Mason, Bobbie Ann

Mason, Bobbie Ann

▪ American author
born May 1, 1940, Mayfield, Ky., U.S.

      American short-story writer and novelist known for her evocation of rural Kentucky life.

      Mason was reared on a dairy farm and first experienced life outside rural Kentucky when she traveled throughout the Midwest as the teenage president of the fan club for a pop quartet, the Hilltoppers. She graduated from the University of Kentucky, Lexington (B.A., 1962), and moved to New York City. She attended the State University of New York at Binghamton (M.A., 1966) and the University of Connecticut, Storrs (Ph.D., 1972); her dissertation on Vladimir Nabokov (Nabokov, Vladimir) was published as Nabokov's Garden: A Guide to Ada (1974). Mason was assistant professor of English at Pennsylvania's Mansfield State College from 1972 to 1979. She then began writing full-time, publishing stories in The New Yorker, (New Yorker, The) the Atlantic Monthly, and elsewhere.
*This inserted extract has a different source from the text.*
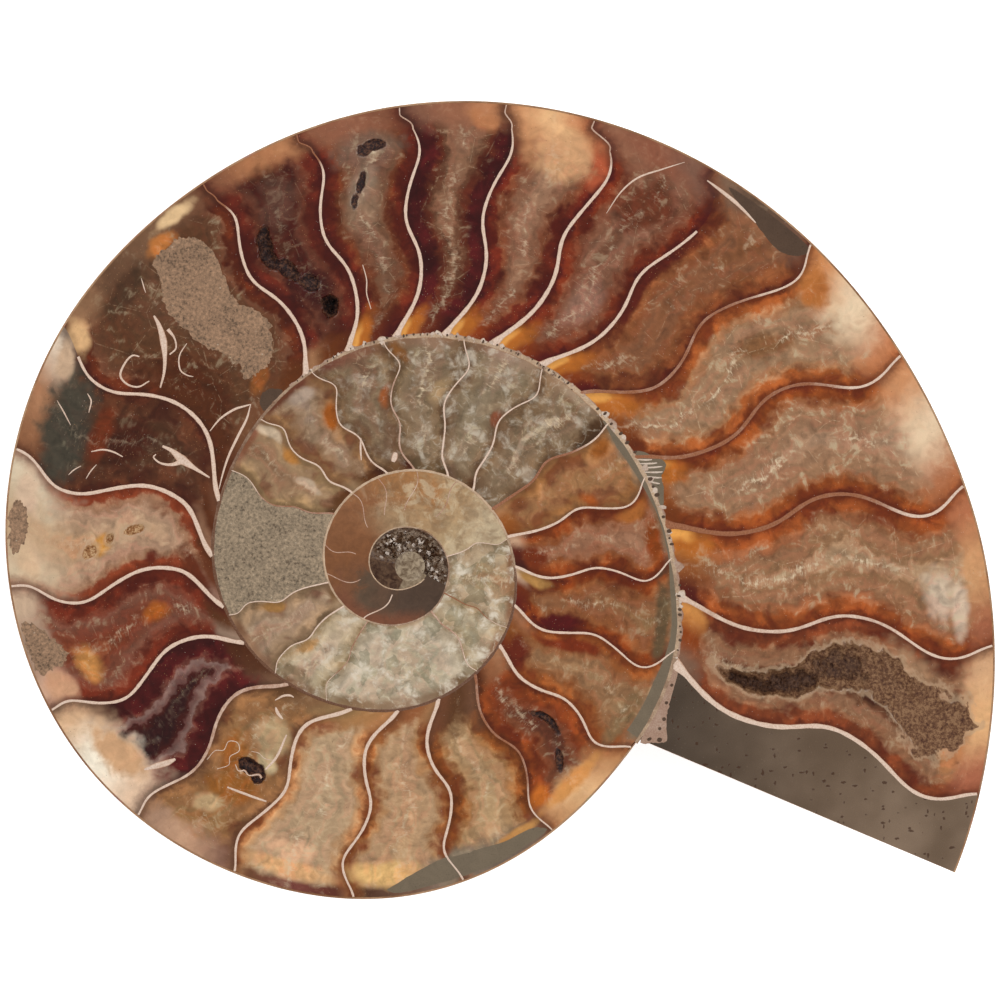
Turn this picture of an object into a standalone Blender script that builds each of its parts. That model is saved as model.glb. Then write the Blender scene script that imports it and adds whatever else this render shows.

      Mason received critical acclaim for Shiloh and Other Stories (1982), her first collection of stories, which describes the lives of working-class people in a shifting rural society now dominated by chain stores, television, and superhighways. In Country (1985; filmed 1989), her first novel, is also steeped in mass culture, which led one critic to speak of Mason's “Shopping Mall Realism.” Many critics praised her realistic regional dialogue, although some compared the novel unfavourably with her shorter works. In 1988 Mason published Spence + Lila, the story of a long-married couple. Love Life: Stories appeared in 1989. Later works by Mason include the novel Feather Crowns (1993), With Jazz (1994), The Girl Sleuth (1995), and Still Life with Watermelon (1997).